▸ **What you need to do**
Only one span of the listing below is wanted: the lines from the one with "Recreate this object" through the one with "import * as", reproduced exactly, both ends kept.

[The data start]

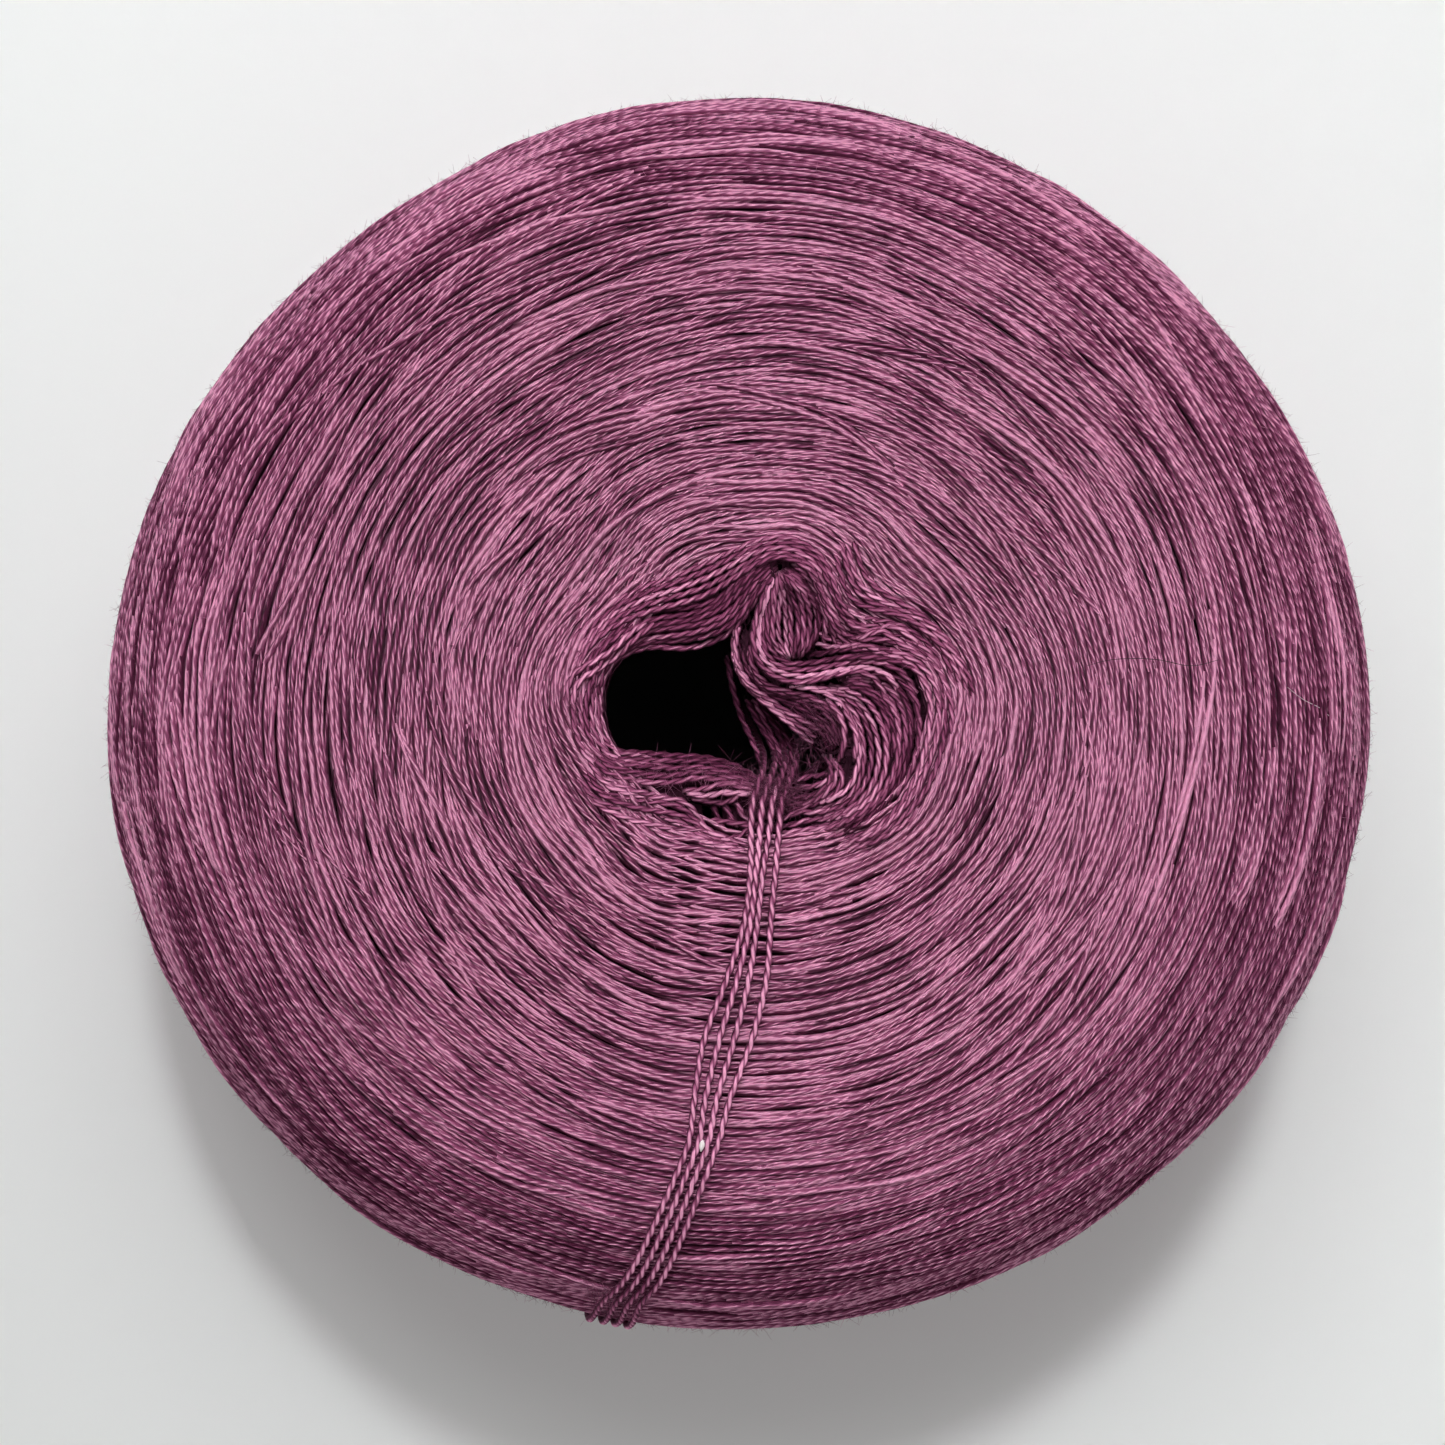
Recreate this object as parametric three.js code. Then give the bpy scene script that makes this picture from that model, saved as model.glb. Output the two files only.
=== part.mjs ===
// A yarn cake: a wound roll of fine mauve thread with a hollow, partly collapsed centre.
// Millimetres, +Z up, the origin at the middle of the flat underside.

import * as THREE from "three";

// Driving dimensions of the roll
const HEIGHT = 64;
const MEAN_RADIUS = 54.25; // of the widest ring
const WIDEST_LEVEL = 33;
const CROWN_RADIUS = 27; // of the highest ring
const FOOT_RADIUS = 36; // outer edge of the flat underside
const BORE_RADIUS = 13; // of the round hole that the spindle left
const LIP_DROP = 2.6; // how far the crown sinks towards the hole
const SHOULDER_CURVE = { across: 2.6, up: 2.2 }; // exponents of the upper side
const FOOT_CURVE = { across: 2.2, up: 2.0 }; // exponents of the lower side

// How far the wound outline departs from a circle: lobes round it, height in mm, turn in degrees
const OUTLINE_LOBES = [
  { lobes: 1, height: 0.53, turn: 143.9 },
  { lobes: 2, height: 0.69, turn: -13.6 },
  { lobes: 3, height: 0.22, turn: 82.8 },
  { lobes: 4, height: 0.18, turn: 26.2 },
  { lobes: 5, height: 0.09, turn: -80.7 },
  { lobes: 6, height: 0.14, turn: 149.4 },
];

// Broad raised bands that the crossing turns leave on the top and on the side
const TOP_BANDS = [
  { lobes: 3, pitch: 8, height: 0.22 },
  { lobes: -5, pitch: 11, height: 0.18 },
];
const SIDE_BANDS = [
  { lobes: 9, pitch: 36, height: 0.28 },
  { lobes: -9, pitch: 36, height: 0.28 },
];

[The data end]
[The data start]

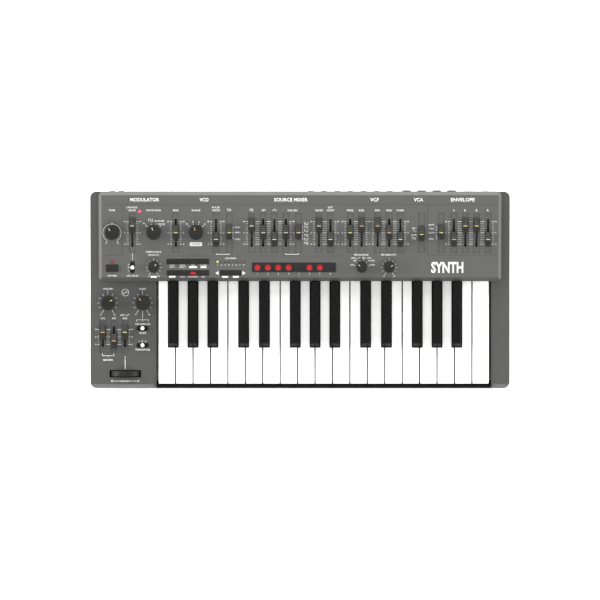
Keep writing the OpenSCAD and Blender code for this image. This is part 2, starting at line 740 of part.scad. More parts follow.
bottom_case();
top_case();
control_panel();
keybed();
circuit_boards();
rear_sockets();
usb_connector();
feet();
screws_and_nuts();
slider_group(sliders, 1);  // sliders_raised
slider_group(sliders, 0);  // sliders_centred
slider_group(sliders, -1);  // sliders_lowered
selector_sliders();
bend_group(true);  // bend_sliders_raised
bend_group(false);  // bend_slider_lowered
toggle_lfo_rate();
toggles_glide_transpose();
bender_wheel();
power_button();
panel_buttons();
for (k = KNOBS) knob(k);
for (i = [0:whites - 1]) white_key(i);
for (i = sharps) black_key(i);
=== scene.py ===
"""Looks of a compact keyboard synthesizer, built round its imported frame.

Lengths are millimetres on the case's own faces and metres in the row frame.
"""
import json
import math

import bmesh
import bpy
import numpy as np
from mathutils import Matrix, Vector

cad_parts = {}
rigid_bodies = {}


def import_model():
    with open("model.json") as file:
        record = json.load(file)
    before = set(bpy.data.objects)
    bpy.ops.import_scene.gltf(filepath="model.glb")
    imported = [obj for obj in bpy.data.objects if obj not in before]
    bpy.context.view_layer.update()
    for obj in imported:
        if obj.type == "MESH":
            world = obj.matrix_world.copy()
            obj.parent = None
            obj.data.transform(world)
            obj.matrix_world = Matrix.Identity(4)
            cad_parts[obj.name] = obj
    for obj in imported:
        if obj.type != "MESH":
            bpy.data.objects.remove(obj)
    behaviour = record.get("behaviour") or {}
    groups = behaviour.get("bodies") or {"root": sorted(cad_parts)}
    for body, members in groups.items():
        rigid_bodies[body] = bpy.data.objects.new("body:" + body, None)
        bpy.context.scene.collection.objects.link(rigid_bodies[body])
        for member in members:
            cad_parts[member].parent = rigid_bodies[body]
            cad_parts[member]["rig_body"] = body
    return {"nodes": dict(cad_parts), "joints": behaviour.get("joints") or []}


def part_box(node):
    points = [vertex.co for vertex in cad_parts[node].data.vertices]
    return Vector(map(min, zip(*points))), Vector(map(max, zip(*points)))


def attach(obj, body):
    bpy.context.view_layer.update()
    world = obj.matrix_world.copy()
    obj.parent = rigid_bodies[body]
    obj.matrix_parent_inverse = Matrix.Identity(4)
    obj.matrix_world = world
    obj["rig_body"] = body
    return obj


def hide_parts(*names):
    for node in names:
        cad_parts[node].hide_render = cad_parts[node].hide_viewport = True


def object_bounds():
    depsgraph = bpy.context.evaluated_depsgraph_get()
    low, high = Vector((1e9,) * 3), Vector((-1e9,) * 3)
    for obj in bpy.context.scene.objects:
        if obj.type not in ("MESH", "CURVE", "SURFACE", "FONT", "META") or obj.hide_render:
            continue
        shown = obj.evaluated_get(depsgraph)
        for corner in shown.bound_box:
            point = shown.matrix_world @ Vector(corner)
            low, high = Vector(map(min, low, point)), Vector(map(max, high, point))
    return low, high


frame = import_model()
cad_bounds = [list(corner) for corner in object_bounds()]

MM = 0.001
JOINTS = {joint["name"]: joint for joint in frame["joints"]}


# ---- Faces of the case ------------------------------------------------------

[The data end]
[The data start]

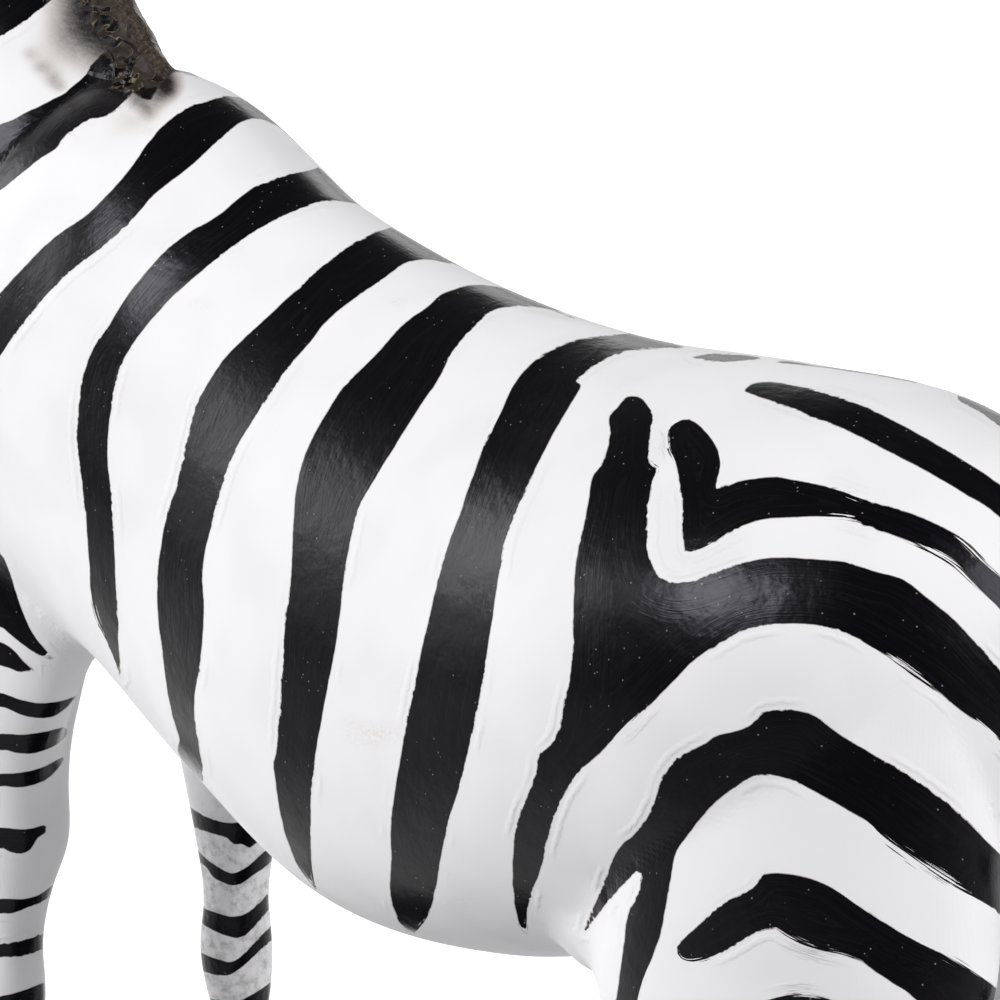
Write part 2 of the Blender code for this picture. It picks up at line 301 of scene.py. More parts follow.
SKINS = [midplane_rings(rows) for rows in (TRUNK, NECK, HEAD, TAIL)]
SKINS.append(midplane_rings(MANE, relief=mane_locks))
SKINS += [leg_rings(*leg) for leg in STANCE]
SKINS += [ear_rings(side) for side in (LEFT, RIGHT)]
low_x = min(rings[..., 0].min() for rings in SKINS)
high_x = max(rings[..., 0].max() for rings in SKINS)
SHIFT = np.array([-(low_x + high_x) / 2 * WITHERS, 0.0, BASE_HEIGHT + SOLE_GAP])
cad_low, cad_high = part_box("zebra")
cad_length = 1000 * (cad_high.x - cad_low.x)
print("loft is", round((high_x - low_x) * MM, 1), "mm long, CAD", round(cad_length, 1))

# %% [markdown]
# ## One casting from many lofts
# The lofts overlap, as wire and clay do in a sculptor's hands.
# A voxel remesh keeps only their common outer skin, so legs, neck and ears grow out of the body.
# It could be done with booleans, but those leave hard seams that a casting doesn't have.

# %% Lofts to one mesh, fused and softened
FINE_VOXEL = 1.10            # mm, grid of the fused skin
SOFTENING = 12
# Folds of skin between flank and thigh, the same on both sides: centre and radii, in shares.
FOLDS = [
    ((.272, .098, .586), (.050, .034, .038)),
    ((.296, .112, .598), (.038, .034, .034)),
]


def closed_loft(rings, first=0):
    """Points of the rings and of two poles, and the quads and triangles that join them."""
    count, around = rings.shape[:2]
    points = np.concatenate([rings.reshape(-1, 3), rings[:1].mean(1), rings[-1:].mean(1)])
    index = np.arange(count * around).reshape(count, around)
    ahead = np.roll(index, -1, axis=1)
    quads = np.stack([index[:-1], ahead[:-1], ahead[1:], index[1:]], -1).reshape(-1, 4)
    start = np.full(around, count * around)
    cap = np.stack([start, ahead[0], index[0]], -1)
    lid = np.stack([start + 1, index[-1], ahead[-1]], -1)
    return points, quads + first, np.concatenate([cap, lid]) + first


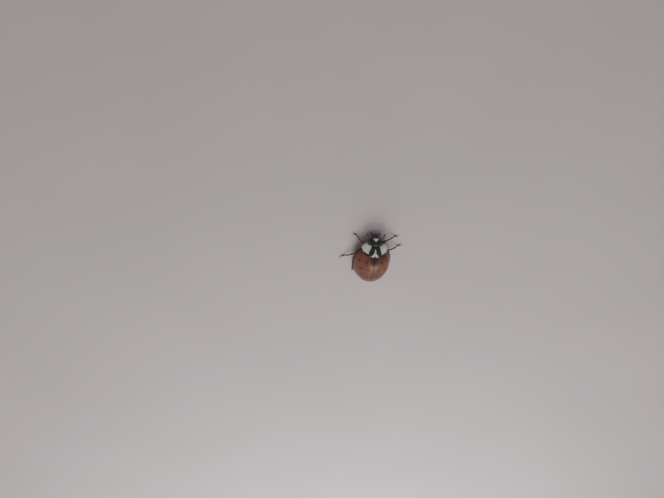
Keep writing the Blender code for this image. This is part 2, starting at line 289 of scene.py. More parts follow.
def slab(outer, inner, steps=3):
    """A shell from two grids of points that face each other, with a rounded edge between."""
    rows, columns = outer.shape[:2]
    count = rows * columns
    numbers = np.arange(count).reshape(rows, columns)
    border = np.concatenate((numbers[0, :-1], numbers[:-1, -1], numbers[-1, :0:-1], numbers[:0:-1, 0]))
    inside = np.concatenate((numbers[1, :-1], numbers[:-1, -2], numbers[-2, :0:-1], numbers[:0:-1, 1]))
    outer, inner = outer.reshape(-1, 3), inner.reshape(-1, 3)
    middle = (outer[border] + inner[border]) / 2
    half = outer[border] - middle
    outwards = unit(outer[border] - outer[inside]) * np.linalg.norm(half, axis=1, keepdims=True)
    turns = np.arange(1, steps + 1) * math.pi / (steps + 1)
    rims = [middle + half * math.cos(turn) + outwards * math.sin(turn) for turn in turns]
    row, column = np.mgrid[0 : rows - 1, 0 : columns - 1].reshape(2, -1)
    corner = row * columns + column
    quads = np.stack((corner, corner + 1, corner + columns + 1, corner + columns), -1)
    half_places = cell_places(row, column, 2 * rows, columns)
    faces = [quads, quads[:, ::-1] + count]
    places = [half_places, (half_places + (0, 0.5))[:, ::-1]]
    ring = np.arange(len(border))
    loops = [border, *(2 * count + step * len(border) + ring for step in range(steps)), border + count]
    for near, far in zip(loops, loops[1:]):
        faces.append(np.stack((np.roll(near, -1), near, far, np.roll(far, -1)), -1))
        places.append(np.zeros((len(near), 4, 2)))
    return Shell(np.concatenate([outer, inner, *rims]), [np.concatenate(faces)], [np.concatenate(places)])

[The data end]

▸ **Answer for the task**
Recreate this object as parametric three.js code. Then give the bpy scene script that makes this picture from that model, saved as model.glb. Output the two files only.
=== part.mjs ===
// A yarn cake: a wound roll of fine mauve thread with a hollow, partly collapsed centre.
// Millimetres, +Z up, the origin at the middle of the flat underside.

import * as THREE from "three";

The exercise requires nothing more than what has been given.